Four days later, he entrusts to his journal mounting frustration with the low politics marking the presidential campaign. “I wish to heaven there weren’t any religion in this country. If we only had two good agnostics as candidates this sea of hatred would not now be inundating the land and making beasts out of otherwise harmless humans. I am still convinced that the three great obstacles in the path of progress are royalty, religion, and nationalism.”

On 27 October 1928, Collins bids farewell to his volume, whose final page he has reached—and provides a clear sense of what it has meant to him. “It contains my stray thoughts for the last eight years. I expect to get another one immediately and begin writing in it. My happiest moments were spent in its company even if I was discouraged at times. At least I was true to myself when I was writing in it. I did not hold my tongue because some pedantic person was in the company who would have been shocked at my language.” He continues, “So farewell, dear book! I shall finger your pages now and then and I am sure that you will entertain me in my old age. Maybe some of the ideas you contain will be considered silly by me when I am older. Good! That will mean that I have changed and that I have escaped stagnation.”

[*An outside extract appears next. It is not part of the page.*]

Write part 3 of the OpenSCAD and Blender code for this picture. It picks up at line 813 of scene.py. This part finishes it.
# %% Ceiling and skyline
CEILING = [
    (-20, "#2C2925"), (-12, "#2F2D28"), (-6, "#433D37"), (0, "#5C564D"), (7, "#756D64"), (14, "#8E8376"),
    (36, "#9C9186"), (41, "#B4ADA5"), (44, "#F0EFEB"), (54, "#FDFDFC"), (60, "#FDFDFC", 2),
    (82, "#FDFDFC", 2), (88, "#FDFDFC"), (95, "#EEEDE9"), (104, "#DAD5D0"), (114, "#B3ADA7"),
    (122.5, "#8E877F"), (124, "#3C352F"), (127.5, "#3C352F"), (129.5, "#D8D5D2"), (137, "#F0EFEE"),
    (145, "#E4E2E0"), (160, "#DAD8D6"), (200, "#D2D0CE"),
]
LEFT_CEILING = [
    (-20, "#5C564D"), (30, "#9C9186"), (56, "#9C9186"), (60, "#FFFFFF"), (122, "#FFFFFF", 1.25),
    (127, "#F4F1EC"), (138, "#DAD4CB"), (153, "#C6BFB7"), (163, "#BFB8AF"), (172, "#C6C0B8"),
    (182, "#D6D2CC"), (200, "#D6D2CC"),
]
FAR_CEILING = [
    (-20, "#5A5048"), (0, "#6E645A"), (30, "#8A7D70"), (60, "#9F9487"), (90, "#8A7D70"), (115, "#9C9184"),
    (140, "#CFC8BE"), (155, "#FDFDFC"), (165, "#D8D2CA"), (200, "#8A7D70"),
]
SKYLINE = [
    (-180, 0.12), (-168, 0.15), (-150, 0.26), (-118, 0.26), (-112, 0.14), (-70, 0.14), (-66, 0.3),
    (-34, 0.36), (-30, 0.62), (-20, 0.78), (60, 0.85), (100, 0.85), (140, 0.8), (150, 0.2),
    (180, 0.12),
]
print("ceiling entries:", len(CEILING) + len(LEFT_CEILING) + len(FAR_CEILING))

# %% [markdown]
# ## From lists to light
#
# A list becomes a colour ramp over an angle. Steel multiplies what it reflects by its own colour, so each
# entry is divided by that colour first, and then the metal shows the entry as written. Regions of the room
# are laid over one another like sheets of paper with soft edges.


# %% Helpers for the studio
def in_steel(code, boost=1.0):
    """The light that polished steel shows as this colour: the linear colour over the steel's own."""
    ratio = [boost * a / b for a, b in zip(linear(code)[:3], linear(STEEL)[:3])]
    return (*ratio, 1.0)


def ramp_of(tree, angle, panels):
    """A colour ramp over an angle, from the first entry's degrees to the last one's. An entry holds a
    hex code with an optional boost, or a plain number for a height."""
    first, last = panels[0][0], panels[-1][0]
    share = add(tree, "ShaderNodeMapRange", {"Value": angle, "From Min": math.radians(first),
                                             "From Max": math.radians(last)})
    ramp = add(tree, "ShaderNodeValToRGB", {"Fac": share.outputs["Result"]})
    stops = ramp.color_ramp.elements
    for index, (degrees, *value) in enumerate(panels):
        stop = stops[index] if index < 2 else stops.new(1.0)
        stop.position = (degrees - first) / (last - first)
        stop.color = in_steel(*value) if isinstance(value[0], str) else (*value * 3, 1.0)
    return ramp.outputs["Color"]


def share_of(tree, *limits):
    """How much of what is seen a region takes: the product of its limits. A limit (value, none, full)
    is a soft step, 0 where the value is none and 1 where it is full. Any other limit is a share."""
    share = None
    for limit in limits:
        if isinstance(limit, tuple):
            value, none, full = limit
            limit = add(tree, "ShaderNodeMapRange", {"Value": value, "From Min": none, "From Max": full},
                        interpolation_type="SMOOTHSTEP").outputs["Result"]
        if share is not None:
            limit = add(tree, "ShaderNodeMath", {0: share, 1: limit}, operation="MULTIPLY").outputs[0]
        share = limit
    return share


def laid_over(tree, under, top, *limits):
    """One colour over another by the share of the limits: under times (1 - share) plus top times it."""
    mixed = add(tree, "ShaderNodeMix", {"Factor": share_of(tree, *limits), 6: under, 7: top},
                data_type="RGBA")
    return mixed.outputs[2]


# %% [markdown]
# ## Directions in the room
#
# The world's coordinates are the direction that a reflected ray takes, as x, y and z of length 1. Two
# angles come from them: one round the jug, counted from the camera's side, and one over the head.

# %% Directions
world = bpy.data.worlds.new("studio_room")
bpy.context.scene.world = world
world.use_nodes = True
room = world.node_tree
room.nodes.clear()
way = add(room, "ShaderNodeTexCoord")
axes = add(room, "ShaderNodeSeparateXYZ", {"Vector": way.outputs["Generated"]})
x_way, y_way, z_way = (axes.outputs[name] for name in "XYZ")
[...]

On 10 November 1928—his birthday—Collins committed this item to his new volume apropos creative people versus critics. “When the great master Bruckner was being wafted by the genii to the abode of the immortals, a little man stood on the edge of the world and shook his fist at the sublime spectacle. (It was M[r]. Hanslick who has caused Bruckner many unhappy moments in life). The scientist impresses us as truthful because he is indifferent to our support of his theory. In this he differs from the theologian who always aims to convert.”

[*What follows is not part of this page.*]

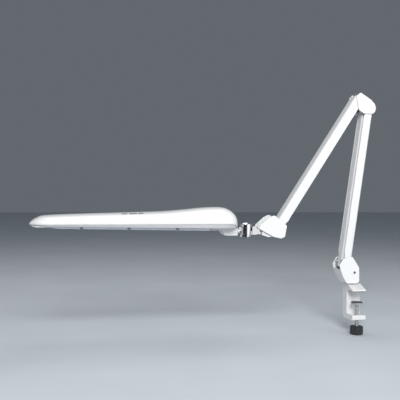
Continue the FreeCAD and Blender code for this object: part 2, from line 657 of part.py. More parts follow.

Beginning in the early twenties, Edward and Frieda Collins had begun an annual August trek to Fish Creek, a picturesque Door County village located on the west shore of the long peninsula that forms the “thumb” of Wisconsin. Their destination was Welcker’s Resort, just a short distance from Green Bay shores, a site now occupied by the White Gull Inn and Whistling Swan.

According to an undated recollection (most likely writ- ten in the late 1980s or early 1990s) by daughter Marianna Collins, “The Thekla [one of the Welcker cottages] was their retreat, a two storied clapboard building with a large porch around the north and west sides. It stood across the street from the Albert Friedmann estate. Later they brought my sister Dorothy and me. I was six months old and was conveyed in a big rattan buggy with the wheels taken off.”